The buildings have been demolished from the rear toward the street. As of this writing, the corner structure at 604 E. Mason St., once a 1968, 4-story 17,560 square foot office building, is no longer. It had been mostly standing as recently as Friday. NM bought the building on December 17th, 2012 for $1 million. It had a total assessed valuation of $978,000, of which $249,000 was the value of the 6,225 square foot [$40/s.f.]  parcel.

Next up — or rather next down — will be the Vermont, a classic apartment building at 610 E. Mason St. The building was constructed in 1898, and was bought by the NM affiliate on December 3rd, 2005 for $2,125,000, a hefty premium to the property’s total assessed valuation of $851,100, of which $106,300 was the value of its 4,250 square foot [$25/s.f.] parcel.

The Vermont Apartments building was notable for the stone detailing on its Mason Street facade, and the word “VERMONT” on a bas-relief frieze above the door. The four-story building had projecting bays over the street. Wednesday afternoon the bulldozer for the demolition contractor finished up work on the rear end of the building, and put a debris barricade on the street side in a noisy rumble of metal vs. concrete. The fine stone detailing will soon be reduced to rubble, as had been the case with a building at 765 N. Van Buren St. on this block earlier this year.

The last building standing, for now, is 624 E. Mason St., a five-story office building that was the largest of the lot. The 1964 structure was bought by the NM affiliate on October 20th, 2000 for $3,275,000. Its assessment totals $2,644,000, of which $576,000 is attributable to the 14,400 square foot [$40/s.f.] parcel.

The new building, with its eight floors of parking, will be designed “with environmental sustainability in mind,” Northwestern Mutual promises. This hopefully will make it easier for future generations to recycle the structure rather than toss it into a landfill when it comes time to demolish it.

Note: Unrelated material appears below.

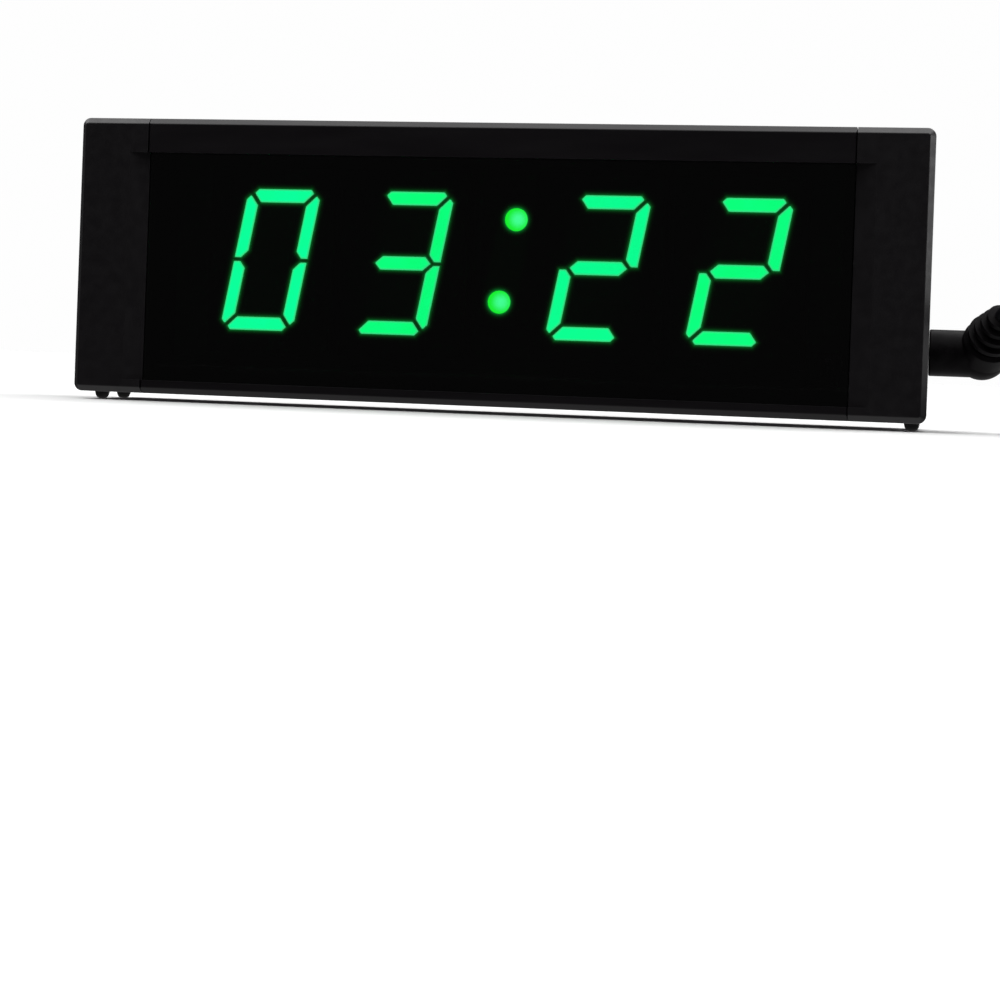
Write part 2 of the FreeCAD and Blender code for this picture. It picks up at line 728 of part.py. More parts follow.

The new building that will result from this flurry of demolition is expected to open in Spring, 2018.

Demolition in Progress

Buildings Being Demolished

Preliminary Renderings of the Apartment Tower

2 thoughts on “Plenty of Horne: NM Demolishing Downtown Buildings”

  1. Gary says:

    It’ll be fun to see just how “preliminary” those apartment tower renderings really are: the parking section facade borrows from cruise ship design, reminds me of the Costa Concordia. I wonder if there will be a tunnel for NML employee residents to walk to work? That would be a nice perk and add to the mystique of NML employment.

  2. Dudemeister says:

    There is no way that five-story was built in 1964. Perhaps it was renovated, though . . .

    Cannot wait to see the new renderings!